Kiwibank has lifted its home loans business to now have an 8% market share, with about 64% of its mortgage business originated by advisers.

In an interview with TMMO, chief executive Steve Jurkovich says it is a percentage the business will not blink from. He is expecting it to rise to 80% in the next few years.

In the first quarter of this year Kiwibank did nearly 25% of all new loans. “We are now a decent sized player in the home loan space,” he says.

He expects Kiwibank’s market share to keep growing alongside the number of mortgages written by advisers.

To assist in that goal, Kiwibank has strengthened its relationships with home loan advisers, where it was lagging behind. “One of the good things about being New Zealand’s fifth biggest bank is you realise you really do have to partner with the right mortgage advisers in this space, Jurkovich says.

“We think it’s a great opportunity for everyone involved. Reinforcing that third party advisers do a great job of helping people navigate some complexity and drive value for the borrower is a positive thing.”

It's only going to grow, he says. “When I look at Australia and other places I can certainly see a world where loans originated by advisers might be 80% of business.

“We are all in for partnering with advisers because when 60 odd percent of people choose to be in front of a mortgage adviser, that's where we need to be.”

Doubling assets

Apart from ramping up its home loan business, Jurkovich is keen to see Kiwibank’s overall business double in the next five years to $80 billion in assets.

Finance Minister Nicola Willis asked Treasury in August to engage with Kiwibank's parent company Kiwi Group Capital on options for raising capital, including from KiwiSaver funds or New Zealand investment funds as well as wider investment from New Zealanders.

The main four Australian banks feel it is unnecessary for Kiwibank to become a major competitor.
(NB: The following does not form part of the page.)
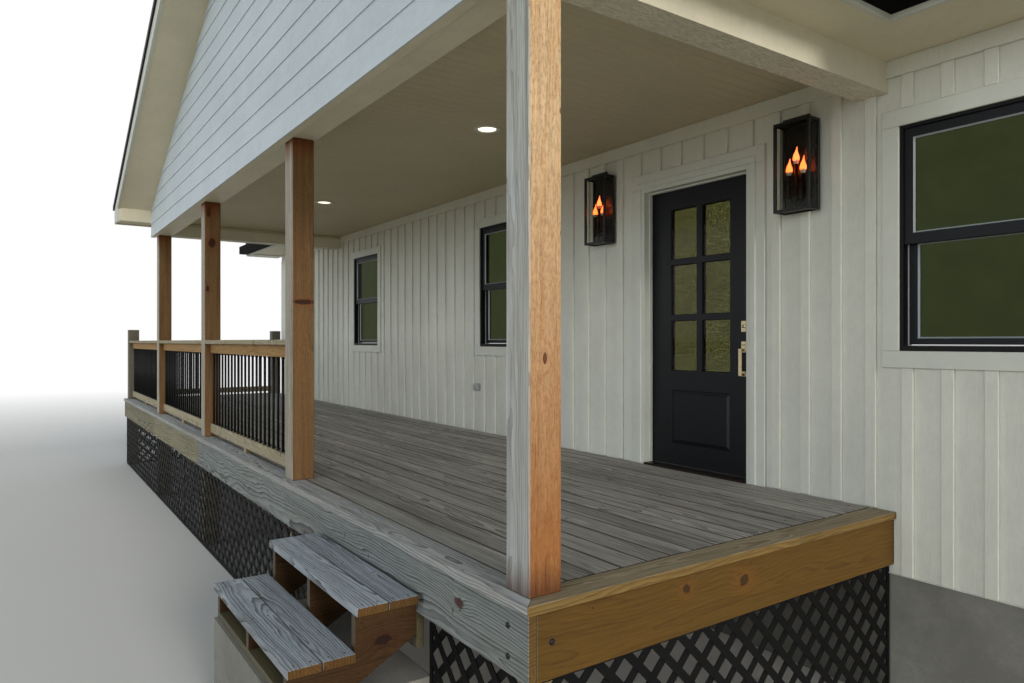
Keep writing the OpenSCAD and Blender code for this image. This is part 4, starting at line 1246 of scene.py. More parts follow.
def ceiling(s):
    """Planks, the trim round them, the filler strip on the right beam and two lights."""
    low, high = span("ceiling")
    boards = Piece(61)
    count = round((high.x - low.x) / s.plank)
    pitch = (high.x - low.x) / count
    groove = 0.0006
    for k in range(count):
        x = low.x + k * pitch
        boards.board((x + groove, low.y, low.z), (x + pitch - groove, high.y, high.z), Y)
    boards.make("ceiling_planks", ["ceiling_paint"], "ceiling_paint", replaces=["ceiling"])
    trim = Piece(62)
    trim_w, trim_h = 0.016, 0.040
    for (x0, x1), (y0, y1), stands in strips(low.x, high.x, low.y, high.y, trim_w):
        y1 = min(y1, high.y - 0.0005)
        trim.board((x0, y0, low.z - trim_h), (x1, y1, low.z - 0.0005), Y if stands else X,
                   0.005)
    trim.make("ceiling_trim", ["ceiling_paint"], "ceiling_paint")
    filler = Piece(60)
    beam_low, beam_high = span("beam_right")
    filler.board((beam_low.x - 0.0035, beam_low.y + 0.002, beam_low.z + 0.0008),
                 (beam_low.x, beam_high.y - 0.001, beam_low.z + 0.008), Y, 0.001)
    filler.make("beam_filler", ["trim_paint"], "trim_paint")
    lights = Piece(63)
    rim = [(0.100, 0.0), (0.100, -0.003), (0.096, -0.007), (0.075, -0.008), (0.067, -0.002),
           (0.067, 0.0)]
    lens = [(0.066, -0.0010), (0.064, -0.0030), (0.02, -0.0040), (0.001, -0.0041)]
    row_y = 1.34
    for x in (-2.35, -5.68):
        lights.turned(rim, (x, row_y, low.z), Z, 40)
        lights.turned(lens, (x, row_y, low.z), Z, 40, finish=1)
    lights.make("ceiling_lights", ["trim_paint", "lens"], "trim_paint")


def gable_siding(s):
    """Lap siding over the front beam, each board tipped out over the one below."""
    low, high = span("gable_wall")
    ridge = (low.x + high.x) / 2
    top = high.z
    stock, shortest, overlap, under_rake = 3.66, 0.4, 0.012, 0.004
    thickness, tip = 0.011, 0.0085
    boards = Piece(64)
    for k in range(int((top - low.z) / s.lap) + 1):
        z0 = low.z + k * s.lap
        z1 = min(z0 + s.lap + overlap, top)
        outline = rectangle(low.x, high.x, z0, z1)
        for way in (1, -1):
            outline = clip(outline, way * SLOPE, 1.0, top + way * SLOPE * ridge - under_rake)
        if not outline:
            continue
        start, end = min(p[0] for p in outline), max(p[0] for p in outline)
        joint = end - stock * boards.random.uniform(0.2, 1.0)
        stops = [end]
        while joint > start + shortest:
            stops.append(joint)
            joint -= stock
        stops.append(start)

        def lift(u, v):
            """Tips the board back towards its top edge."""
            return tip * (v - z0) / s.lap

        for b, a in zip(stops, stops[1:]):
            part = clip_box(outline, a + (0.0003 if a != start else 0), b, z0 - 1, z1 + 1)
            if part and area(part) >= 1e-4:
                boards.cut(part, low.y, low.y - thickness, front, X, lift=lift)
    boards.make("gable_siding", ["siding_paint"], "siding_paint")
    dress("gable_wall", "beam_paint_x")


def shingles(name, node, seed, axis, start, end, v_low, v_high, s, surface, inside):
    """Rows of shingle tabs over a slope. Each row lies across the axis, from start, the
    eave, to end. surface gives the height of the slope, and inside cuts a tab to it."""
    plan = s.course * math.cos(math.atan(SLOPE))
    way = 1 if end > start else -1
    gap, overlap = 0.004, 0.020
    tabs = Piece(seed)
    for k in range(int(abs(end - start) / plan) + 1):
        foot = start + way * k * plan
        u0, u1 = sorted((foot, foot + way * (plan + overlap)))
        v = v_low - tabs.random.uniform(0.0, s.tab)
        while v < v_high:
            w = s.tab * tabs.random.choice((0.55, 0.8, 1.0, 1.0))
            tab = rectangle(u0, u1, v, v + w - gap)
            if axis == Y:
                tab = [(q, p) for p, q in tab]
            tab = inside(tab)
            v += w
            if not tab or area(tab) < 2e-4:
                continue
            rise = 0.004 * tabs.random.choice((1, 1, 2))
            points = [Vector((p, q, surface(p, q) - 0.001)) for p, q in tab]
            points += [Vector((p[0], p[1], surface(*p) + 0.0045
                               + rise * max(0.0, 1 - abs(p[axis] - foot) / plan)))
                       for p in tab]
            tabs.add(points, tube_faces(2, len(tab)), None, tabs.random.random())
    tabs.make(name, ["shingle"], "shingle")
    dress(node, "shingle")


def ridge_caps(ridge, y0, y1, surface):
    """Short shingles bent over the ridge, each over the end of the one before."""
    shown, cap_l, cap_w = 0.143, 0.22, 0.15
    caps = Piece(75)
    y = y0 - 0.004
    while y < y1 - 0.02:
        end = min(y + cap_l, y1)
        for way in (-1, 1):
            points = [Vector((x, at_y, surface(x, at_y) + lift + more))
                      for lift in (0.004, 0.011)
                      for x in (ridge, ridge + way * cap_w)
                      for at_y, more in ((y, 0.006), (end, 0.0))]
            faces = [[0, 1, 3, 2], [4, 5, 7, 6], [0, 1, 5, 4], [2, 3, 7, 6], [0, 2, 6, 4],
                     [1, 3, 7, 5]]
            caps.add(points, faces, None, caps.random.random())
        y += shown
    caps.make("ridge_caps", ["shingle"], "shingle")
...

They control about 88 per cent of the banking market.

However, the Commerce Commission in its banking competition inquiry held earlier this year said a stronger Kiwibank and open banking  could shake up the “oligopoly” dominating the sector.

Jurkovich says it is not unreasonable to think Kiwibank could make significant progress in growing its market share over the next five years. "We know banks have done this in the past. We certainly think we can create competition.”

Kiwibank is hopeful Parliament’s Finance and Expenditure Committee’s ongoing inquiry into bank competition  will be the catalyst for injecting capital into it to help sustain growth.

So far work on injecting more capital into Kiwibank has been about exploring whether the Crown injects money into the bank, third party investors come on board or there is an IPO. “We are just exploring those options and there have been no decisions, but Willis’ genuine openness to any of the three will have an impact and give us room to grow,” he says. 

Jurkovich says the bank is strongly focused on a multi-year transformation that will deliver more scalable systems to enable it to further accelerate its current growth rate to compete as the ‘maverick'.

He says the main banks are increasingly seeing it as a competitor but it did not have the scale to impose "competitive restraint".

Jurkovich is also hoping the banking inquiry will encourage simplification of some of the new and existing regulations around banking. “If I had my Christmas wish, it would be accelerating the idea we don’t have a one size fits all for every bank in the land and we have some proportionality for smaller players.”

“Ultimately competition is about open banking and trying to encourage people to participate in areas where they think there's value. You don't have to necessarily have another bank.”

A slice of the banking sector can lead to success, Jurkovich says.  “Look at the success of Wise Card – a new entrant into one area of the sector.  There is a market for those offers and that is probably the best way to see competition sharpen up.”